A few sustained performances stood out: of Sumeet Thakur in hectoring film-hero mode and Anubrata Basu as the Calcutta boy. Anjum Katyal’s otherwise powerful “Future Song” seemed ideologically out of place, not fully thought-through: since everyone else was young, why couldn’t one of them sing about their future? Surely Generation Next has undiscovered singers worth hearing?

The importance of well-crafted dialogue came across by contrast in the unadvertised Sthalantar, the eponymously-titled debut by Souptic Chakraborty. Written during a National School of Drama workshop under Mahesh Elkunchwar, it depicted communication breakdown within a marriage, the same sequences played out in different sets on video like a multi-episode TV serial, to show their repetition in other couples' lives and in fictional reel life too. This was video directed with a purpose, not just for effect. Chakraborty also has a wry sense of humour — in the play, the husband had forgotten the names of his wife and serving boy, nonchalantly addressing them by random new names every time he talked to them. Supriya Shukla, Bhupendra Hazarika and Sajal Mondal acted quite maturely, given that it was their first effort together.

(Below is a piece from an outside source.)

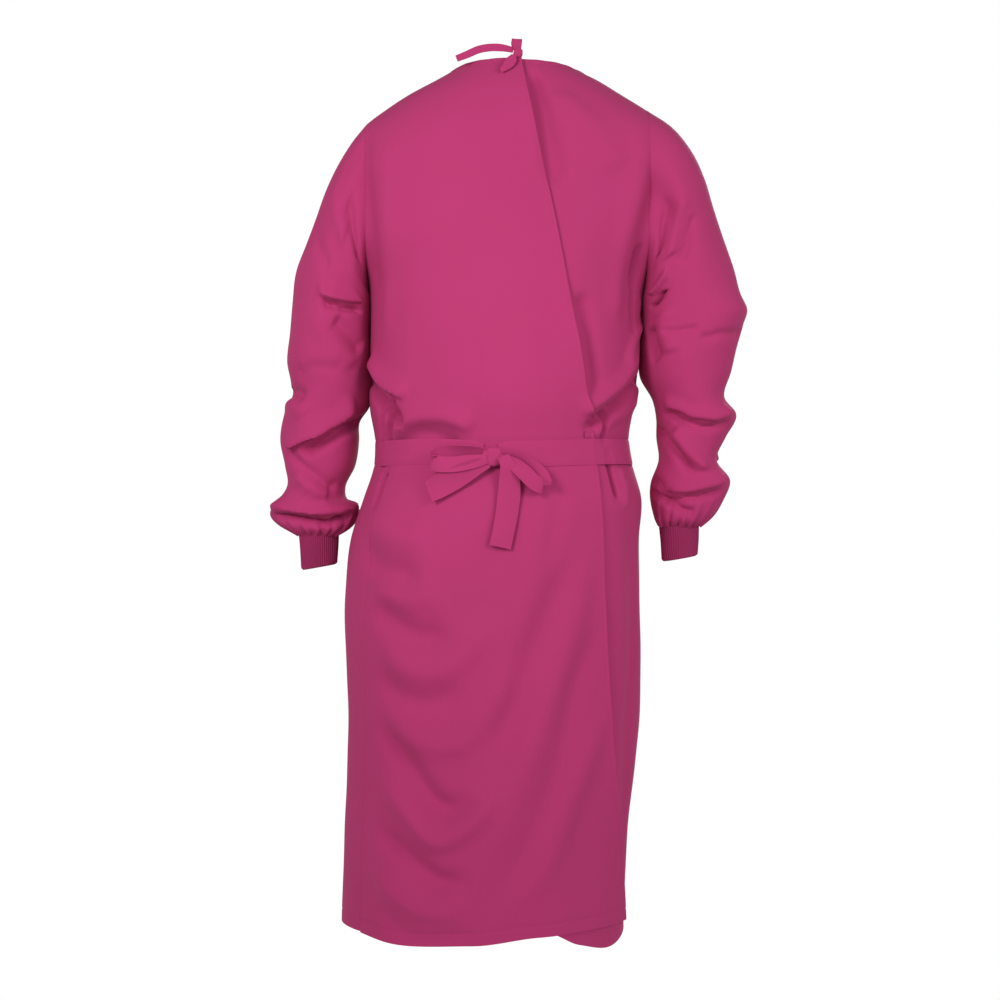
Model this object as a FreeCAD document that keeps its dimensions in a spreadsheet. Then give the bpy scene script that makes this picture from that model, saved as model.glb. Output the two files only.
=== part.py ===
import FreeCAD, Part
import os

# A long-sleeved patient gown that wraps over at the back and ties at the neck and waist.
# Frame: +Z up, the wearer faces +Y, the wearer's left side is -X. The origin is the centre of
# the neck opening at the height of the back of the neck. Lengths are millimetres.
# "Outer back" is the left back panel, which laps over the "under back", the right one.

DOC = FreeCAD.newDocument("patient_gown")
SHEET = DOC.addObject("Spreadsheet::Sheet", "Dims")

# Cross-sections of the worn gown from the collar down: level, half width, half depth,
# sideways shift of the centre, and x of the outer back panel's free edge.
STATIONS = {
    "collar": (0, 68, 58, 0, 4),
    "neckline": (-20, 88, 75, 0, 8),
    "slope": (-55, 150, 97, 0, 13),
    "shoulder": (-80, 192, 107, 0, 18),
    "yoke": (-115, 226, 116, -2, 25),
    "chest": (-190, 238, 125, -6, 41),
    "underarm": (-250, 222, 129, -10, 54),
    "armpit": (-310, 189, 131, -14, 65),
    "ribs": (-345, 184, 132, -16, 71),
    "blouse": (-470, 181, 138, -19, 93),
    "belt_top": (-523, 174, 131, -19, 103),
    "belt_base": (-557, 174, 131, -19, 107),
    "hip": (-605, 191, 145, -18, 111),
    "thigh": (-735, 202, 157, -32, 116),
    "knee": (-905, 199, 163, -32, 125),
    "calf": (-1060, 193, 165, -43, 136),
    "bottom": (-1182, 194, 165, -45, 143),
}
STATION_KEYS = ("level", "wide", "deep", "shift", "edge")

# Sleeves from the shoulder down: level, innermost x, outermost x and half depth of each level
# section. Above the armpit a section runs on inside the body, where the armhole trims it.
LEFT_SLEEVE = {
    "crown": (-99, -197, -213, 16),
    "cap": (-110, -186, -224, 34),
    "shoulder": (-125, -174, -236, 45),
    "deltoid": (-150, -161, -249, 54),
    "chest": (-190, -153, -263, 61),
    "scye": (-220, -162, -276, 62),
    "scye_low": (-250, -181, -289, 58),
    "underarm": (-280, -196, -298, 52),
    "armpit": (-312, -207, -304, 50),
    "upper_arm": (-345, -208, -307, 51),
    "biceps": (-400, -210, -313, 52),
    "elbow": (-500, -213, -319, 54),
    "forearm": (-560, -217, -319, 52),
    "wrist": (-612, -229, -326, 49),
    "puff": (-636, -227, -325, 50),
}
RIGHT_SLEEVE = {
    "crown": (-84, 172, 192, 18),
    "cap": (-95, 154, 210, 36),
    "shoulder": (-114, 133, 231, 52),
    "deltoid": (-150, 132, 248, 62),
    "chest": (-190, 145, 263, 64),
    "scye": (-220, 153, 275, 64),
    "scye_low": (-250, 160, 284, 64),
    "underarm": (-280, 169, 293, 62),
    "armpit": (-300, 183, 300, 60),
    "upper_arm": (-340, 182, 311, 66),
    "biceps": (-390, 178, 304, 64),
    "elbow": (-480, 188, 295, 54),
    "forearm": (-550, 194, 281, 44),
    "wrist": (-600, 183, 283, 51),
    "puff": (-626, 186, 272, 44),
}
SLEEVE_KEYS = ("level", "inner", "outer", "deep")

DRIVING = {
    "cloth": 1.2,
    "lap_gap": 0.8,
    "seam_angle": 210,
    "binding_high": 9,
    "binding_proud": 0.6,
    "neck_tilt": 10,
    "underlap_top": -12,
    "underlap_base": -125,
    "armhole_base": -312,
    "left_armhole": -203,
    "right_armhole": 180,
    "seam_clear": 2,
    "sleeve_forward": 30,
    "gather_proud": 1,
    "gather_clear": 0.3,
    "cuff_outer": 26.5,
    "cuff_knit": 2,
    "cuff_long": 48,
    "left_wrist_x": -273,
    "right_wrist_x": 227,
    "left_cuff_top": -652,
    "right_cuff_top": -640,
    "band_end_angle": 265,
    "tie_wide": 28,
    "tie_thick": 1.6,
    "knot_x": -30,
    "knot_level": -552,
    "knot_long": 26,
    "knot_high": 22,
    "knot_deep": 14,
    "loop_thick": 13,
    "loop_long": 64,
    "left_tail_long": 78,
    "right_tail_long": 128,
    "neck_tie_wide": 10.5,
    "neck_tie_thick": 1.2,
    "neck_knot_x": 3,
    "neck_knot_level": -10,
    "neck_knot_behind": 18,
    "neck_knot_long": 12,
    "neck_loop_long": 16,
    "neck_loop_thick": 9,
    "long_tail_long": 76,
    "short_tail_long": 34,
    "left_tack_x": -179,
    "left_tack_level": -575,
    "right_tack_x": 136,
    "right_tack_level": -583,
    "tack_wide": 2,
    "tack_long": 9,
    "patch_thick": 1,
    "tab_x": 96,
    "tab_level": -514,
    "tab_wide": 13,
    "tab_high": 9,
}

TORSO = list(STATIONS)
LAP_RISE = [1] + [0] * (len(TORSO) - 2) + [-1]
X_AXIS = FreeCAD.Vector(1, 0, 0)
Y_AXIS = FreeCAD.Vector(0, 1, 0)
Z_AXIS = FreeCAD.Vector(0, 0, 1)


def fill_sheet():
    """Write every driving dimension into the spreadsheet under its own alias."""
    values = dict(DRIVING)
    for name, row in STATIONS.items():
        values.update({f"{name}_{key}": value for key, value in zip(STATION_KEYS, row)})
    for side, table in (("left", LEFT_SLEEVE), ("right", RIGHT_SLEEVE)):
        for name, row in table.items():
            values.update({f"{side}_{name}_{key}": value for key, value in zip(SLEEVE_KEYS, row)})
    for row, (alias, value) in enumerate(values.items(), start=1):
        SHEET.set(f"A{row}", alias)
        SHEET.set(f"B{row}", str(value))
        SHEET.setAlias(f"B{row}", alias)
    DOC.recompute()


def add(kind, label, **expressions):
    """Add an object and bind its properties; a double underscore stands for a dot."""
    item = DOC.addObject(kind, label)
    for name, expression in expressions.items():
        item.setExpression(name.replace("__", "."), expression)
    return item


def cut(label, base, tool):
    item = DOC.addObject("Part::Cut", label)
    item.Base = base
    item.Tool = tool
    return item


def loft(label, sections):
    item = DOC.addObject("Part::Loft", label)
    item.Sections = sections
    item.Solid = True
    item.Ruled = True
    return item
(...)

Rabindra Bharati University’s drama department received welcome training in the avant-garde from Steve Clorfeine in Jhunki, staged open-air at the Tagores’ historic courtyard in Jorasanko. Supported by the American Center, Clorfeine brought to the students his improvisatory experience under such famed American directors of performance art as Meredith Monk and Ping Chong. Jhunki presented impressionistic shards of interlaced movements and memories, including spoken parts developed by the twenty-odd performers in Bengali. It opened evocatively, with Calcutta waking up to the cries of street hawkers, drawing our attention to the precisely rehearsed and even sung nature of these “found sounds”. The site-specificity diminished afterwards, but other scenes that lingered were the synchronization of circus clowns and intercut solo storytelling. Best of all, Clorfeine’s residency exposed the future of Bengali theatre to fresh theatrical methods.